* [GIVEN INFORMATION]

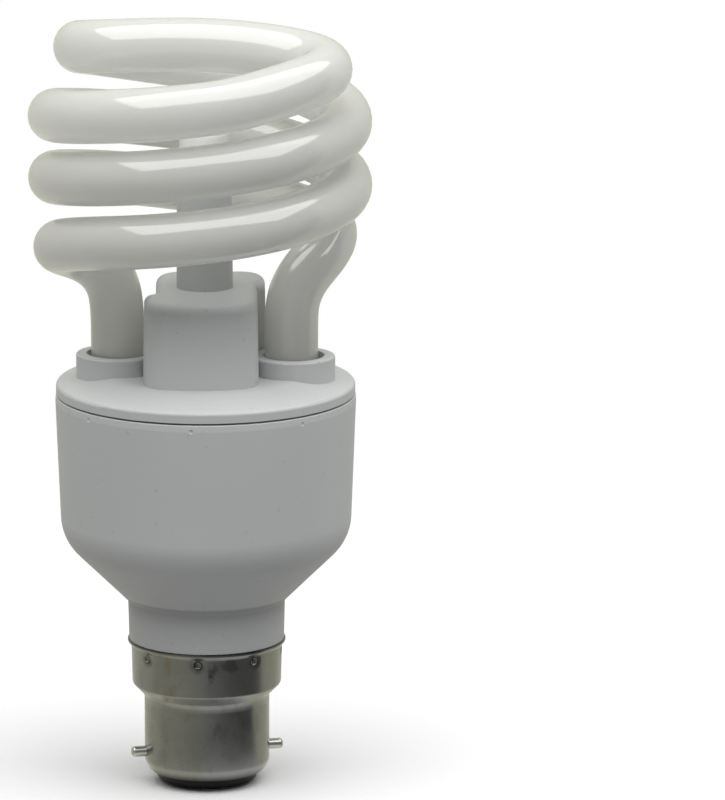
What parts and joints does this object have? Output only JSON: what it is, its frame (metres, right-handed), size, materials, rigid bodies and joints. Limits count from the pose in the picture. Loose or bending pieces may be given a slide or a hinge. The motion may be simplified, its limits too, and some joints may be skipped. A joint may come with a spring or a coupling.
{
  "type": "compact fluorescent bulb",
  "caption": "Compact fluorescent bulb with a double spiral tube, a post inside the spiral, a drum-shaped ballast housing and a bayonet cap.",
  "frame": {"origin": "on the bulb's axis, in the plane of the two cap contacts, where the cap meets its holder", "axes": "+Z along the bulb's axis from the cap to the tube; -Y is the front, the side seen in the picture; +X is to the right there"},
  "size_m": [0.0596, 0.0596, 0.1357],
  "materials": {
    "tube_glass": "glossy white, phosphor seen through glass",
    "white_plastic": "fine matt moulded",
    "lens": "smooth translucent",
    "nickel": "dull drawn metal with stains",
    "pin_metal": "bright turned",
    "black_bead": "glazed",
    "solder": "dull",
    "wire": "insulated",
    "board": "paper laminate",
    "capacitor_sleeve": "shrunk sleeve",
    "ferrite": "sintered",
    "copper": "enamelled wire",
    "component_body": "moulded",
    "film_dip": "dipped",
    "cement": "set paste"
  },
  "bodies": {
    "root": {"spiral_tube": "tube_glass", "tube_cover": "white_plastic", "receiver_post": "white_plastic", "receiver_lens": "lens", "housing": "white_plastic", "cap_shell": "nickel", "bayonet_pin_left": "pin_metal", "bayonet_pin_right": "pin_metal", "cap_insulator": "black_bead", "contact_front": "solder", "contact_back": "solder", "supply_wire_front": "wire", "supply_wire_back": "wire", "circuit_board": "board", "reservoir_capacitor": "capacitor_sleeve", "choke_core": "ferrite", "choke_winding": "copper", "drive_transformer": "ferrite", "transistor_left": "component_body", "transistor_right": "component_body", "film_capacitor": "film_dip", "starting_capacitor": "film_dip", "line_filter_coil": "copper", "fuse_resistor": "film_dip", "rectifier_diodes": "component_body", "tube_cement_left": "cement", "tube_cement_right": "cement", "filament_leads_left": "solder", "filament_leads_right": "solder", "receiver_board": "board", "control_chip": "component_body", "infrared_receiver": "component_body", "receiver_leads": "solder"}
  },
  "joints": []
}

* [STATED EXERCISE] Go through the material above line by line and copy it exactly.

* [RESULT]
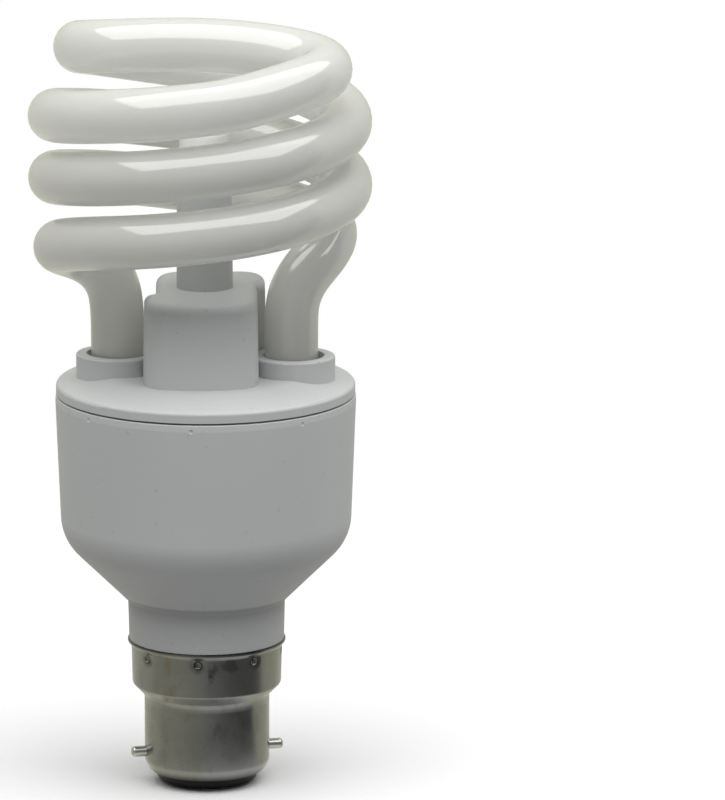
What parts and joints does this object have? Output only JSON: what it is, its frame (metres, right-handed), size, materials, rigid bodies and joints. Limits count from the pose in the picture. Loose or bending pieces may be given a slide or a hinge. The motion may be simplified, its limits too, and some joints may be skipped. A joint may come with a spring or a coupling.
{
  "type": "compact fluorescent bulb",
  "caption": "Compact fluorescent bulb with a double spiral tube, a post inside the spiral, a drum-shaped ballast housing and a bayonet cap.",
  "frame": {"origin": "on the bulb's axis, in the plane of the two cap contacts, where the cap meets its holder", "axes": "+Z along the bulb's axis from the cap to the tube; -Y is the front, the side seen in the picture; +X is to the right there"},
  "size_m": [0.0596, 0.0596, 0.1357],
  "materials": {
    "tube_glass": "glossy white, phosphor seen through glass",
    "white_plastic": "fine matt moulded",
    "lens": "smooth translucent",
    "nickel": "dull drawn metal with stains",
    "pin_metal": "bright turned",
    "black_bead": "glazed",
    "solder": "dull",
    "wire": "insulated",
    "board": "paper laminate",
    "capacitor_sleeve": "shrunk sleeve",
    "ferrite": "sintered",
    "copper": "enamelled wire",
    "component_body": "moulded",
    "film_dip": "dipped",
    "cement": "set paste"
  },
  "bodies": {
    "root": {"spiral_tube": "tube_glass", "tube_cover": "white_plastic", "receiver_post": "white_plastic", "receiver_lens": "lens", "housing": "white_plastic", "cap_shell": "nickel", "bayonet_pin_left": "pin_metal", "bayonet_pin_right": "pin_metal", "cap_insulator": "black_bead", "contact_front": "solder", "contact_back": "solder", "supply_wire_front": "wire", "supply_wire_back": "wire", "circuit_board": "board", "reservoir_capacitor": "capacitor_sleeve", "choke_core": "ferrite", "choke_winding": "copper", "drive_transformer": "ferrite", "transistor_left": "component_body", "transistor_right": "component_body", "film_capacitor": "film_dip", "starting_capacitor": "film_dip", "line_filter_coil": "copper", "fuse_resistor": "film_dip", "rectifier_diodes": "component_body", "tube_cement_left": "cement", "tube_cement_right": "cement", "filament_leads_left": "solder", "filament_leads_right": "solder", "receiver_board": "board", "control_chip": "component_body", "infrared_receiver": "component_body", "receiver_leads": "solder"}
  },
  "joints": []
}